Laurie Strode changed her name and became headmistress of a private school, Janet Leigh is her secretary, Adam Arkin is the guidance counselor and her boyfriend, Josh Hartnett goes to the school, and Michelle Williams with Shirley Temple curls is his girlfriend. Also, LL Cool J is a school guard who writes erotic fiction.
There is going to be a school trip to Yosemite, but Laurie doesn’t want John to go camping, because, even though it was a Halloween movie that she was in, not a Friday the 13th movie, she knows that camping is a serial killer activity. So he stays home with his friends and they plan a secret party instead. Shoulda let him go on the camping trip, Laurie.
This is an absolute corker of a film, 100% the best since the original, only missing Donald Pleasence. The performances are top notch, everyone takes it seriously, without being humourless.

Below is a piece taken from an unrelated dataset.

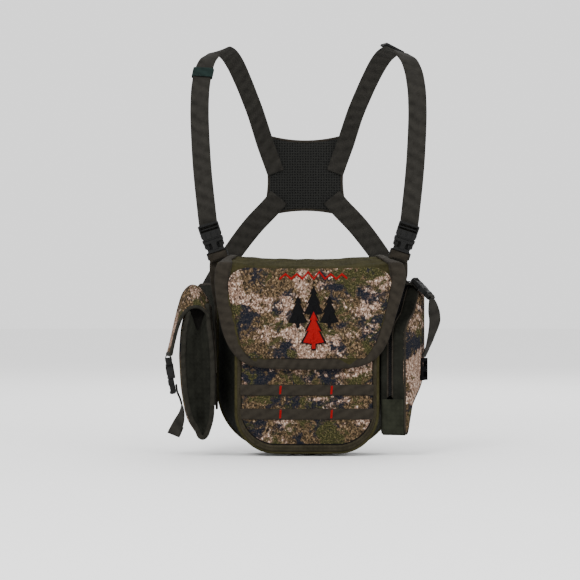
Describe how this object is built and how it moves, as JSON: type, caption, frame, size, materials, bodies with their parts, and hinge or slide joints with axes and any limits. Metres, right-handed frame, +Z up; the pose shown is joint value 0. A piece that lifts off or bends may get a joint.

This is actually the only one of the films besides the first that I had ever seen before. I remember when it first came out, it was a real sensation, Halloween is back and Jamie Lee Curtis is leading the way!
“I’ll see you in hell.”
So here we are in Halloween: Resurrection, and I have no idea how they are going to manage this sequel, what with the DEFINITIVE ending of H20 and everything, though that certainly hasn’t stopped them in the past. Also, there are literally five more movies, six counting the one that is being released next year, so it’s not as though I’m not aware of that fact. This film not only stars Busta Rhymes, he is top billed, so that’s different. Tyra Banks is also in it, billed at the end with a “with” credit, and the last is “and Jamie Lee Curtis.” So my guess is that she has a cameo. Here’s hoping that Busta Rhymes can act.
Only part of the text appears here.